There is an un-commitment of objects…at all costs one must never be what he or she is…and the schizoid abhors actions, so the act is simple and determinate: One must remain ungraspable, illusive, and transcendent. If one were to act, one would be at the mercy of experience after experience. Such self is endless possibility, endless intention, and the detached individual views this self as the false self. For him, the action or deed is never true reality. The world, which is the objective element, is nothing. Action is merely a pretended performance…with respect to both perception and action, the inner awareness self withholds itself from the objective element. There is no spontaneous action, and there is no spontaneous perception. Commitment in action is avoided…the self is uncommitted to the flesh, to the objective element…the self is free to dream and to imagine anything…without reference to the objective element, it [self] can be all things to itself. This freedom and creativity is exercised in a vacuum, and the creativity is the creativity to produce phantoms to which the self is placed in relationship.

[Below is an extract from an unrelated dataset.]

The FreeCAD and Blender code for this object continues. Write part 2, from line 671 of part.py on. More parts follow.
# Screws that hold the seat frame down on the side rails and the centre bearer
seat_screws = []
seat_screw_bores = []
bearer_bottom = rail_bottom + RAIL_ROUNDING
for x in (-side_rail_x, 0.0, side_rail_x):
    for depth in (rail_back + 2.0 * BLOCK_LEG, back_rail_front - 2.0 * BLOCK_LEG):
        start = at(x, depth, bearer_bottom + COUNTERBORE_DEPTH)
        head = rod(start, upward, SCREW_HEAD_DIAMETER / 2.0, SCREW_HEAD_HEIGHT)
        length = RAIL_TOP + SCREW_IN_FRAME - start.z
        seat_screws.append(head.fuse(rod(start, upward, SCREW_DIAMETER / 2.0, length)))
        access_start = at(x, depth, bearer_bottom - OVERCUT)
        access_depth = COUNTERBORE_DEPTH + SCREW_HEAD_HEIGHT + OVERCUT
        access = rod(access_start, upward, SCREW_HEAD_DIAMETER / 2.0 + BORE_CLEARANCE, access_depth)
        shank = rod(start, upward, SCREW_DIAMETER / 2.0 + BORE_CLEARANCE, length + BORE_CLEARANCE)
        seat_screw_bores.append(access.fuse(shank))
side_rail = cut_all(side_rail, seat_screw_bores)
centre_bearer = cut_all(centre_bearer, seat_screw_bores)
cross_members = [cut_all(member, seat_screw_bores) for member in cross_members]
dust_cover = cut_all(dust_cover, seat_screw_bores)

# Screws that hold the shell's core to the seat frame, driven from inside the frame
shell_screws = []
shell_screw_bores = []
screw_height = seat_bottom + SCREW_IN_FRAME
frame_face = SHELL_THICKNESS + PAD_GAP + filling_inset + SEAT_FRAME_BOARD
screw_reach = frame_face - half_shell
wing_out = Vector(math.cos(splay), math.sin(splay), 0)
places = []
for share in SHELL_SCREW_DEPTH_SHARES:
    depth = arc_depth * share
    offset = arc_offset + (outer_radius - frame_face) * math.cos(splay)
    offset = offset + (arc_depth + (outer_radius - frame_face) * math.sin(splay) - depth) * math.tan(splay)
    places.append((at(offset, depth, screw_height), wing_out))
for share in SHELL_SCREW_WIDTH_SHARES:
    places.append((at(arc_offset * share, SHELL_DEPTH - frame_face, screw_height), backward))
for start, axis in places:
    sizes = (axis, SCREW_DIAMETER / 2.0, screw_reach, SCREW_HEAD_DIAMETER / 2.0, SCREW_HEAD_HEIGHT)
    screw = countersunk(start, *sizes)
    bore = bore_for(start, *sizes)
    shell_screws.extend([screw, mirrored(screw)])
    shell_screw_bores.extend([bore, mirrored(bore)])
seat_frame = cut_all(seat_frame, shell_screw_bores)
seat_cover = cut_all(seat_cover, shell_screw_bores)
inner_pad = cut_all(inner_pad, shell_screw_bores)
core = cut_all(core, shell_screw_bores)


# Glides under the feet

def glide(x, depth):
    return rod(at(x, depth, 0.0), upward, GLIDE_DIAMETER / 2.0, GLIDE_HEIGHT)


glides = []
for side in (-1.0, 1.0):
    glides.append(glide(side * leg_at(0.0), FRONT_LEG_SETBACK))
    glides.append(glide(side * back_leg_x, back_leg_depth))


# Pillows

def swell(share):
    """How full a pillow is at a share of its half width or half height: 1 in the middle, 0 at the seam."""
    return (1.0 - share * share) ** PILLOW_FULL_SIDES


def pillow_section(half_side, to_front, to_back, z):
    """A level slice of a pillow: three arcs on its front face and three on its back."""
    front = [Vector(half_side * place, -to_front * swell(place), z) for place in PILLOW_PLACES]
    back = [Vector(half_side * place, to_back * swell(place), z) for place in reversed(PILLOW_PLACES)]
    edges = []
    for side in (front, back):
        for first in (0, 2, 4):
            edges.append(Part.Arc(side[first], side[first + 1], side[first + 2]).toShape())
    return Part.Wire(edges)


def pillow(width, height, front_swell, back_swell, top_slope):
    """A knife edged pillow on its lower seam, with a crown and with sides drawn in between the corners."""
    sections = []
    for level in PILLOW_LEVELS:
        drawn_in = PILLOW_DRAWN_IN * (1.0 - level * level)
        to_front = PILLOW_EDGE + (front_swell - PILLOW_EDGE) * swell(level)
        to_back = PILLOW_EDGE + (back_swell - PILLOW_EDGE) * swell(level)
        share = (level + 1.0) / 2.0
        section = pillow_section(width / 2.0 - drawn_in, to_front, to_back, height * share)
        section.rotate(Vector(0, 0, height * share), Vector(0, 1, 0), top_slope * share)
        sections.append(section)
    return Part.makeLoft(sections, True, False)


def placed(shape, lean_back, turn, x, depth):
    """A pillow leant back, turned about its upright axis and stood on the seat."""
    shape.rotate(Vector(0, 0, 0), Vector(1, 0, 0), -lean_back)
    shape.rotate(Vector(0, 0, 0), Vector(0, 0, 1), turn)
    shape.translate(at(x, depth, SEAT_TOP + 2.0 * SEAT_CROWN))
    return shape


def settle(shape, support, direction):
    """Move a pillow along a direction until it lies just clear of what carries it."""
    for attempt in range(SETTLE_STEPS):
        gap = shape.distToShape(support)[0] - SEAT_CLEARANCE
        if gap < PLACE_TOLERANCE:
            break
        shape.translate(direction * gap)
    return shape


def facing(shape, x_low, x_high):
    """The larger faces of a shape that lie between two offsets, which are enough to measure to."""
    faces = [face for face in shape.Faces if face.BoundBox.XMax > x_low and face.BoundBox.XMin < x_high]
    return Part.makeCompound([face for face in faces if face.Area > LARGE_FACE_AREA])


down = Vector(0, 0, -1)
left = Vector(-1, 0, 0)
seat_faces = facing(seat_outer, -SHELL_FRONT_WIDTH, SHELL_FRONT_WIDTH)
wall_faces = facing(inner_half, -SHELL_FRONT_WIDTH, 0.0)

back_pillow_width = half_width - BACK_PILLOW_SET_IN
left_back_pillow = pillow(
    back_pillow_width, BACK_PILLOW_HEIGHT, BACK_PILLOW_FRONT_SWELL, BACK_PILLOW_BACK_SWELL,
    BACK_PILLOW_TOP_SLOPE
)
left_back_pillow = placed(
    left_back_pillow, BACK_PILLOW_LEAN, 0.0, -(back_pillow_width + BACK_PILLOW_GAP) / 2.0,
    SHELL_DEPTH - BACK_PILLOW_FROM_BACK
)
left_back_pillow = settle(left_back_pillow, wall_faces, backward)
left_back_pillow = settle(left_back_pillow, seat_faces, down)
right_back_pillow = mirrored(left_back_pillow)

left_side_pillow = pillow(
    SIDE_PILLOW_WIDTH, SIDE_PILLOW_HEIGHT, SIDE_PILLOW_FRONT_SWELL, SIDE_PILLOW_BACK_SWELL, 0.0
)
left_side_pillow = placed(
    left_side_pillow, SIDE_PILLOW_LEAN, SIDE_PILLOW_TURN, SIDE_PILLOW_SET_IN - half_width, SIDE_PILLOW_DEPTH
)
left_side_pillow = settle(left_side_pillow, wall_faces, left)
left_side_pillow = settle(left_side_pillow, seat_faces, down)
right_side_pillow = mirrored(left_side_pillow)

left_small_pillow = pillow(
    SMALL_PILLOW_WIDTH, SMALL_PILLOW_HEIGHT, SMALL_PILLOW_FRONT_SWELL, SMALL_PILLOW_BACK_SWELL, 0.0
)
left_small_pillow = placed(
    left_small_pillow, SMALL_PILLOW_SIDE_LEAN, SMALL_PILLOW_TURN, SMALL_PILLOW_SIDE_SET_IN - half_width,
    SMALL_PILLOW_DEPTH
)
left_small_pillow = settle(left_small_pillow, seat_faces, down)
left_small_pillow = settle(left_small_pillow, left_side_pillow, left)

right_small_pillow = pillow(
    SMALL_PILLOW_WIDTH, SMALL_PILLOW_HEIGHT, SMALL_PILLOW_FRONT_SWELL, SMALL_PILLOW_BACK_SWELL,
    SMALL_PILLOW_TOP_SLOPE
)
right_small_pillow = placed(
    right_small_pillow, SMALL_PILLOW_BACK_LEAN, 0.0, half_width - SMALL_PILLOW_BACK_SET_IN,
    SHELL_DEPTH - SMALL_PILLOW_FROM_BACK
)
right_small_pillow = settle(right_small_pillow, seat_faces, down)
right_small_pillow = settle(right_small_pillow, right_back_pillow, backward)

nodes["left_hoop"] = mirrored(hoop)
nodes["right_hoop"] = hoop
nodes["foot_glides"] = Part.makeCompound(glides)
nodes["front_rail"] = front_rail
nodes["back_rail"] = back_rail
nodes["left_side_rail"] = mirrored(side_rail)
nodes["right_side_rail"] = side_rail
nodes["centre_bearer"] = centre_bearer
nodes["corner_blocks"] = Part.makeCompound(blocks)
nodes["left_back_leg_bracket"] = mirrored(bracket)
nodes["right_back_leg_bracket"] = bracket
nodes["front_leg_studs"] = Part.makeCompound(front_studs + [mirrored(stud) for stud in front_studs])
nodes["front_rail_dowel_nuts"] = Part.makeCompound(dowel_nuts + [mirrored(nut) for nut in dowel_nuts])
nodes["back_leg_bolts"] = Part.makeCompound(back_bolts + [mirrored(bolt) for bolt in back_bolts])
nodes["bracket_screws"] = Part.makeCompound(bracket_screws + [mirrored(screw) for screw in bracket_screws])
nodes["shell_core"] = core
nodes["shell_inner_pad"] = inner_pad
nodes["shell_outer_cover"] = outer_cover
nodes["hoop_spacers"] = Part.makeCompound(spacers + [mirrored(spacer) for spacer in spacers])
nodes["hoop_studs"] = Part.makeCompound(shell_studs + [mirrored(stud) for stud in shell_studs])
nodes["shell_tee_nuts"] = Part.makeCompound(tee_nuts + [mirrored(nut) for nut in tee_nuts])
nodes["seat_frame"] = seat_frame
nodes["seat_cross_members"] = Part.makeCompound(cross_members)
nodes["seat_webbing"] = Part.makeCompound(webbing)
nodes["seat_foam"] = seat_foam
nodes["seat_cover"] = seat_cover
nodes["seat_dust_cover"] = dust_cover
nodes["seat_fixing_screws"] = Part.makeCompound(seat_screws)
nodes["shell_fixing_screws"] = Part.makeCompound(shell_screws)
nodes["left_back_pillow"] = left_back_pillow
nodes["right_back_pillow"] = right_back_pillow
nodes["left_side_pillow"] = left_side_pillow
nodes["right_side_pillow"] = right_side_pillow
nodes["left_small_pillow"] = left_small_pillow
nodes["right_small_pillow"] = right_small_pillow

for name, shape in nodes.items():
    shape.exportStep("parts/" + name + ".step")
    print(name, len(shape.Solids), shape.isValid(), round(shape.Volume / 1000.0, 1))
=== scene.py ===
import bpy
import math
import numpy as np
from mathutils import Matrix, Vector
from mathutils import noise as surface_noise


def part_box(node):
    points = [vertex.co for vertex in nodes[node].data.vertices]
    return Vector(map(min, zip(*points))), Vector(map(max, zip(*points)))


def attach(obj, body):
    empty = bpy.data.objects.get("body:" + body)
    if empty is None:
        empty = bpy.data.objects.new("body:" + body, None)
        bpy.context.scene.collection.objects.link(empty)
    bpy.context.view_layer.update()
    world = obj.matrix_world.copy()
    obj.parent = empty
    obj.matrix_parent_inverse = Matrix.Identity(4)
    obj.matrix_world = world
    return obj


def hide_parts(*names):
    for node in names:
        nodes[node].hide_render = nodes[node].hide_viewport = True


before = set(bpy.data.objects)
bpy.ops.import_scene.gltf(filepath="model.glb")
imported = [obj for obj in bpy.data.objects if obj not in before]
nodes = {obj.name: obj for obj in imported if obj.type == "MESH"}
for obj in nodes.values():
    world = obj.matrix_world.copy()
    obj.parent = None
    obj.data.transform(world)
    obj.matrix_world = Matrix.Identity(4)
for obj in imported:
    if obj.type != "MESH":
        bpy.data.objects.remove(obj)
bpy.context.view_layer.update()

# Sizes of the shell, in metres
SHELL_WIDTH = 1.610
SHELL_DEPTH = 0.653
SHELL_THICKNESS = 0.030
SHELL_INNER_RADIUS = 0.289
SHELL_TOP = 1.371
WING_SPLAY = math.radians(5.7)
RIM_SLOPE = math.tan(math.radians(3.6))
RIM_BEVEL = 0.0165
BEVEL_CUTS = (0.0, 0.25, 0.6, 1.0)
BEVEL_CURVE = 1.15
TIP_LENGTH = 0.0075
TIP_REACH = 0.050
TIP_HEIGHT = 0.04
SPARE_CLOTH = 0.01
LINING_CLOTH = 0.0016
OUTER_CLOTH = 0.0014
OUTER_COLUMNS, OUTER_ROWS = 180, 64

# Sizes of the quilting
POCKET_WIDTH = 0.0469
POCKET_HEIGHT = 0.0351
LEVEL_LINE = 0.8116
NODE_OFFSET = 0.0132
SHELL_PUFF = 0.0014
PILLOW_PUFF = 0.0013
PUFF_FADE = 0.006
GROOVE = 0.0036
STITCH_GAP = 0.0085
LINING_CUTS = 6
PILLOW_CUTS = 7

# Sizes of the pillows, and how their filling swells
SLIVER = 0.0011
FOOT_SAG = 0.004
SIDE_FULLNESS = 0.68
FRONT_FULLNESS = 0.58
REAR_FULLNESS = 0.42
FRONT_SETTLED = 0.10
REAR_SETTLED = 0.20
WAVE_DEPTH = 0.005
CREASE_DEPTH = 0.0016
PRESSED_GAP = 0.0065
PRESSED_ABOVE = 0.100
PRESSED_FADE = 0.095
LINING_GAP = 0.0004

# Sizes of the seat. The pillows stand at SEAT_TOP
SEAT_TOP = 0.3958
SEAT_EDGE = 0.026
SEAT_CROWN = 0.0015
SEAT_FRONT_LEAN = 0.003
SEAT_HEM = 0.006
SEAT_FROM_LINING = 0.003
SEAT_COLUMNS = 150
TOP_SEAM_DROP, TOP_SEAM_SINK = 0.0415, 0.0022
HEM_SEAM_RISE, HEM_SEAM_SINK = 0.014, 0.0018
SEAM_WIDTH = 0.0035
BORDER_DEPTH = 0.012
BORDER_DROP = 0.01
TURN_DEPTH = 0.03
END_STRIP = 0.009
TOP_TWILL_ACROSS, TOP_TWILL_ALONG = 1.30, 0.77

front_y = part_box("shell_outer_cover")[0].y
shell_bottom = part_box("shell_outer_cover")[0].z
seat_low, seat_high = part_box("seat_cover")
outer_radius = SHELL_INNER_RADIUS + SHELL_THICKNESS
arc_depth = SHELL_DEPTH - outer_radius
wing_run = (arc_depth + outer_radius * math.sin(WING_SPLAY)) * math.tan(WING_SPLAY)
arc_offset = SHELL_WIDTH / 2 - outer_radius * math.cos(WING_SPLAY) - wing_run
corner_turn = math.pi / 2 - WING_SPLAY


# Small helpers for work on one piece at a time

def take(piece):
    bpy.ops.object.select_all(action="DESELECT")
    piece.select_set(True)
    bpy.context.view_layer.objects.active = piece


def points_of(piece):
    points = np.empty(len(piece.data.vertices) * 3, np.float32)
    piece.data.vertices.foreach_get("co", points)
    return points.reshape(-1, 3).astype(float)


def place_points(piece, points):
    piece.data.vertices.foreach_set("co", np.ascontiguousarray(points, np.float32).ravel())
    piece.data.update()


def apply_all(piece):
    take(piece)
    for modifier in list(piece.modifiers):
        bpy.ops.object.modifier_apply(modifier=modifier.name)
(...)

Unlike the detached individual, the more fully aware individual experiences the beingness of being as the ground of all beings, as the singularity of being. The ground is anima, and the singular beings are a manifestation of anima. The very earth is anima, which is a manifestation of the elements…alive…the earth where we live and from within which we rest and move…The earth being the ground from which all rest and movement arises… is not made of corporeal flesh, but of embodied clarity, the beingness of flesh…the primordial source manifest as embodied source..the elements that bring place into being and which lift all particular beings out of nothingness and into somethingness…luminous somethingness. Such experiencing is a knowing of the world as an open-ended horizon, or ground, which is a pure and elemental density. The work of Merleau –Ponty was inspirational for this essay.